6:00: Morning News

Column: Kansas turns on the toughness to earn season split

COMMENTARY

LAWRENCE, Kan. — West Virginia flexes its toughness. Kansas kills with skill.

Bill Self demanded his guys become more Mountaineer-like on Tuesday night, a tough-dude approach that evened up the season series and threw the Big 12 race into a top-heavy cluster once more.

Kansas won 75-65, putting the aggregate score of their two meetings at 139-138 in West Virginia’s slim favor. The Jayhawks desperately needed to win the equalizer, not only to prevent a two-game gap in the standings but also to save face.

“We got punked in Morgantown,” Self said. “Tonight I thought we made many, many, many more competitive plays.”

Then Self dropped the night’s most testosterone-laced addendum: “We played more like men.”

That meant bodying up to prevent Jaysean Paige from attacking the rim, or rather, using multiple bodies to cut off his drives. Last month Paige shredded KU’s defense by scoring a career-best 26 points and getting to the foul line 17 times. In Round 2 he earned only two free throws and missed 11-of-16 shots from the field.

Paige eked out 14 points while making 2-of-9 in the paint, both of those baskets scored through a patchwork of Jayhawk hands and arms.

“They got me pretty good,” Paige said. “I was trying to get to the basket and just seeing defender after defender. I’d get by one person and there’d be more defenders in front of me. They play tough here.”

As in 203-9 tough, which represents the Jayhawks’ unfathomable home record since Self became coach. They outlasted Oklahoma here in triple-overtime, then outhustled West Virginia, leaving all three teams tied for first place at 8-3.

For the Mountaineers, this wasn’t reminiscent of last season’s gut-punch near-upset, nor did it recall the blowout of previous years. More it was a pretty good effort on a night when a superb one was required.

More signs of Kansas tenacity: Landen Lucas, a career 3.7 per-game rebounder, snatched down 16, nearly half his team’s total. From that vaunted KU rotation highlighted by four five-star recruits and four more four-star prospects, it was the three-star kid Lucas who Self labeled “the best player in the game.”

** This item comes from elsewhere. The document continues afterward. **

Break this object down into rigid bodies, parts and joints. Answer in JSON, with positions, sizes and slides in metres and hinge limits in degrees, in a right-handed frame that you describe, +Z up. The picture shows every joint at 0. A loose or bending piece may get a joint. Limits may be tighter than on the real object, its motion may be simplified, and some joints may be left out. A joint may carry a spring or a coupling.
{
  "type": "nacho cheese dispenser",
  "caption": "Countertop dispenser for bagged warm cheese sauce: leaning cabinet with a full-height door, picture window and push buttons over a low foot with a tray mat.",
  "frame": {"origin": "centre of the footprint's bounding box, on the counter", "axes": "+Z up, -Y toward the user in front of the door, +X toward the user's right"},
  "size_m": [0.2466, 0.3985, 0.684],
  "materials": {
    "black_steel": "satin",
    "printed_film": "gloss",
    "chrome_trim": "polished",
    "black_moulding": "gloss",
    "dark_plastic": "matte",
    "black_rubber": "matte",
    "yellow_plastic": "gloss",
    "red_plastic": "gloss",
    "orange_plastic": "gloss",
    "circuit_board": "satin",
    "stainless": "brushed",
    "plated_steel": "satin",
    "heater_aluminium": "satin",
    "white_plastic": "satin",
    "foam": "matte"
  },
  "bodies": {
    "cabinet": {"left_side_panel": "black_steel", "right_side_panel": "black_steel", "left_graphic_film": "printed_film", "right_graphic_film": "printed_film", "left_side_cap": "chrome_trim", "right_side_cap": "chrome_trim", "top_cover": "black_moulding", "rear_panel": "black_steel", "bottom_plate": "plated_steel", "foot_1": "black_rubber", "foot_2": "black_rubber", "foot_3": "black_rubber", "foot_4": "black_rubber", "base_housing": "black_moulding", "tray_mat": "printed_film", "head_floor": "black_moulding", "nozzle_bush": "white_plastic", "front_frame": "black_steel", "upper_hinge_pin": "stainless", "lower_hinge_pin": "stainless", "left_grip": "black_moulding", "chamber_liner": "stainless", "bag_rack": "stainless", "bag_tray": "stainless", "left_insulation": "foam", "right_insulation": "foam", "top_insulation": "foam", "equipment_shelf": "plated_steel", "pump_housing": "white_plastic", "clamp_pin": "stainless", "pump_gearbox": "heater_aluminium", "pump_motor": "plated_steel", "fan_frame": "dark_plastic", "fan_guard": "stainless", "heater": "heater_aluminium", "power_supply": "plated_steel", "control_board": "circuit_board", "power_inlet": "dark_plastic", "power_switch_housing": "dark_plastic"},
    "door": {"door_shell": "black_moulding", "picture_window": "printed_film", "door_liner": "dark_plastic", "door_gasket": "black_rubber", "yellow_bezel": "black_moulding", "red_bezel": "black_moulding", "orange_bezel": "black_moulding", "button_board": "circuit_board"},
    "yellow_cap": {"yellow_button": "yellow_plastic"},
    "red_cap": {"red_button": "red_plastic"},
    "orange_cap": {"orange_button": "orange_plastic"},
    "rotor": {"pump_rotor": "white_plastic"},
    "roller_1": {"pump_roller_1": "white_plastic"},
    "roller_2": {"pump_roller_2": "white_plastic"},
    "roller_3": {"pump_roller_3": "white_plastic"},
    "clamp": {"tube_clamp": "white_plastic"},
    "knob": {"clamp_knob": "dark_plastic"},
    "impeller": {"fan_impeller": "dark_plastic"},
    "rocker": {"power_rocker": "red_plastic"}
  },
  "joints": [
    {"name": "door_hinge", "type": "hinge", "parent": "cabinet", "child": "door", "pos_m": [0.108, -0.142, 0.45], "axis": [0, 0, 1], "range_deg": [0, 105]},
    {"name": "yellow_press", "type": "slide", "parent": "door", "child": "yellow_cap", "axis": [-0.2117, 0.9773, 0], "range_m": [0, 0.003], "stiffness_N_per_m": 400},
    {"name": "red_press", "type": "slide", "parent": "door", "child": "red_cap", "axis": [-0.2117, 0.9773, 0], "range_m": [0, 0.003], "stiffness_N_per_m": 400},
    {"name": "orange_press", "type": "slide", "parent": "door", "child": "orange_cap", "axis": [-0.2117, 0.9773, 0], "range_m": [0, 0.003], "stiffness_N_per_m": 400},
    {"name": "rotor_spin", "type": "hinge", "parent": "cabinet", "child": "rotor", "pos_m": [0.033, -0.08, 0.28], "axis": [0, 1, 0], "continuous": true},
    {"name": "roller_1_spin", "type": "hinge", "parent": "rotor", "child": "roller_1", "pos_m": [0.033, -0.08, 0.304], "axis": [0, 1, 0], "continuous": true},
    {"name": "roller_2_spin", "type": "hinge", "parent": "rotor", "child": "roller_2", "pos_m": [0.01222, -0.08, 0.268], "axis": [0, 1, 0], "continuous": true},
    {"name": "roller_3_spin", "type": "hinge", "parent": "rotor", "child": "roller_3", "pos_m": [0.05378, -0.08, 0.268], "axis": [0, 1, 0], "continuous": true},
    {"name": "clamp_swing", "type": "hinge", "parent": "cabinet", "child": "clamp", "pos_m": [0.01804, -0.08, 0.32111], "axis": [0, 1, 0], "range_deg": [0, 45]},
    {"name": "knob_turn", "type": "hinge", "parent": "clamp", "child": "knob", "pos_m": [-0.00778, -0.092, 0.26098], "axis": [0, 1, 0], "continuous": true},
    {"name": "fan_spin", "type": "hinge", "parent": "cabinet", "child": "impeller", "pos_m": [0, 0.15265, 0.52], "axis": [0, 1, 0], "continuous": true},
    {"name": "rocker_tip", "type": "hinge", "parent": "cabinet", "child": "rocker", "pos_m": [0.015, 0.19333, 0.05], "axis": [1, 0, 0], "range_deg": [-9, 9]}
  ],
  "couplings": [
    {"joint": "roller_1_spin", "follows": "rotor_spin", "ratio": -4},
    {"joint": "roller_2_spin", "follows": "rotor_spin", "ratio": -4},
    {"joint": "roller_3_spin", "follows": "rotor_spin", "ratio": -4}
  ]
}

So effective was Lucas his coach afforded only brief cameos to ballyhooed freshmen Cheick Diallo and Carlton Bragg Jr. The junior blocked four shots by WVU’s penetrating guards and defended Devin Williams sturdily enough in the low post that Kansas didn’t have to double-team.

Kansas played with must-win bounce from the outset. Being swept by West Virginia likely would have squashed all odds of a 12th consecutive Big 12 championship, and the current Jayhawks don’t want that historic run to expire on their watch.

“They wanted to get their win back more than we wanted to get another win,” Williams said.

The absence of suspended West Virginia forward Jonathan Holton probably factored large, though that assumption isn’t foolproof. (Just like we shouldn’t assume a player won’t sabotage his senior season by running afoul of team rules.)

Given how similarly these teams controlled games in their home arenas, one wonders what a potential third matchup in sort-of-neutral Kansas City might bring. And whether bad blood is stirring.

After Wayne Selden put Kansas ahead 17-10 by scoring over Paige on a transition layup, he was assessed a technical by official John Higgins for barking into the face of WVU’s sixth man.

Tarik Phillip later received a flagrant foul for chicken-winging an elbow into the jaw of Jayhawks point guard Frank Mason.

After another whistle, Paige collided with Lucas, drawing some face-to-face words from the KU forward, who also chirped toward players on the Mountaineers bench.

“There was too much talking and the game got a little chippy,” Self said. “But that’s OK. I don’t think it’s going to bother me one bit, and trust me, it doesn’t bother Huggs at all.”

What bothered Bob Huggins more was Kansas owning the toughness edge—one category West Virginia can’t afford to lose.

Kansas forward Landen Lucas (33) dunks over West Virginia’s Nathan Adrian on Tuesday night during the Jayhawks’ 75-65 win at Allen Fieldhouse.